Go through the listing and write out all of it exactly.
§ §
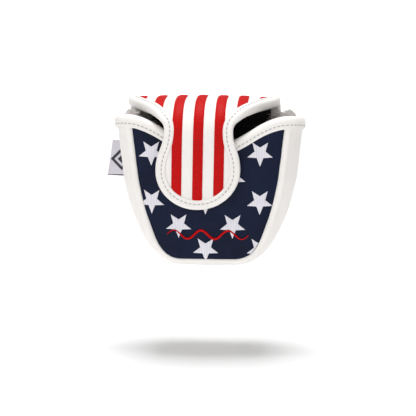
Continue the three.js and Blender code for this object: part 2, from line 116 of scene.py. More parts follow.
def corner_point(t):
    """A point and its outward direction on the curve from the foot up to the knee."""
    p = (
        (foot_half_width, foot_bulge),
        (lerp(foot_half_width, knee_half_width, foot_roundness), foot_bulge),
        (knee_half_width - knee_lean, lerp(knee_height, foot_bulge, knee_roundness)),
        (knee_half_width, knee_height),
    )
    p = np.array(p)
    u = 1 - t
    at = u**3 * p[0] + 3 * u * u * t * p[1] + 3 * u * t * t * p[2] + t**3 * p[3]
    way = u * u * (p[1] - p[0]) + 2 * u * t * (p[2] - p[1]) + t * t * (p[3] - p[2])
    way /= np.linalg.norm(way)
    return at, np.array((way[1], -way[0]))


def u_stations(top, side_steps=14, corner_steps=30, foot_steps=8):
    """(point, outward) round the whole U, from the left top to the right top."""
    right = [(np.array((foot_half_width * k / foot_steps, foot_bulge)), np.array((0.0, -1.0)))
             for k in range(foot_steps)]
    right += [corner_point(k / corner_steps) for k in range(corner_steps + 1)]
    tilt = np.array((1.0, -side_slope)) / math.hypot(1, side_slope)
    for k in range(1, side_steps + 1):
        z = lerp(knee_height, top, k / side_steps)
        right.append((np.array((seam_x(z), z)), tilt))
    left = [(np.array((-p[0], p[1])), np.array((-o[0], o[1]))) for p, o in right[1:]]
    return left[::-1] + right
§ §
Worked solution
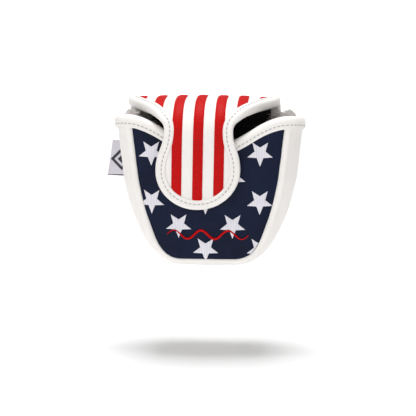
Continue the three.js and Blender code for this object: part 2, from line 116 of scene.py. More parts follow.
def corner_point(t):
    """A point and its outward direction on the curve from the foot up to the knee."""
    p = (
        (foot_half_width, foot_bulge),
        (lerp(foot_half_width, knee_half_width, foot_roundness), foot_bulge),
        (knee_half_width - knee_lean, lerp(knee_height, foot_bulge, knee_roundness)),
        (knee_half_width, knee_height),
    )
    p = np.array(p)
    u = 1 - t
    at = u**3 * p[0] + 3 * u * u * t * p[1] + 3 * u * t * t * p[2] + t**3 * p[3]
    way = u * u * (p[1] - p[0]) + 2 * u * t * (p[2] - p[1]) + t * t * (p[3] - p[2])
    way /= np.linalg.norm(way)
    return at, np.array((way[1], -way[0]))


def u_stations(top, side_steps=14, corner_steps=30, foot_steps=8):
    """(point, outward) round the whole U, from the left top to the right top."""
    right = [(np.array((foot_half_width * k / foot_steps, foot_bulge)), np.array((0.0, -1.0)))
             for k in range(foot_steps)]
    right += [corner_point(k / corner_steps) for k in range(corner_steps + 1)]
    tilt = np.array((1.0, -side_slope)) / math.hypot(1, side_slope)
    for k in range(1, side_steps + 1):
        z = lerp(knee_height, top, k / side_steps)
        right.append((np.array((seam_x(z), z)), tilt))
    left = [(np.array((-p[0], p[1])), np.array((-o[0], o[1]))) for p, o in right[1:]]
    return left[::-1] + right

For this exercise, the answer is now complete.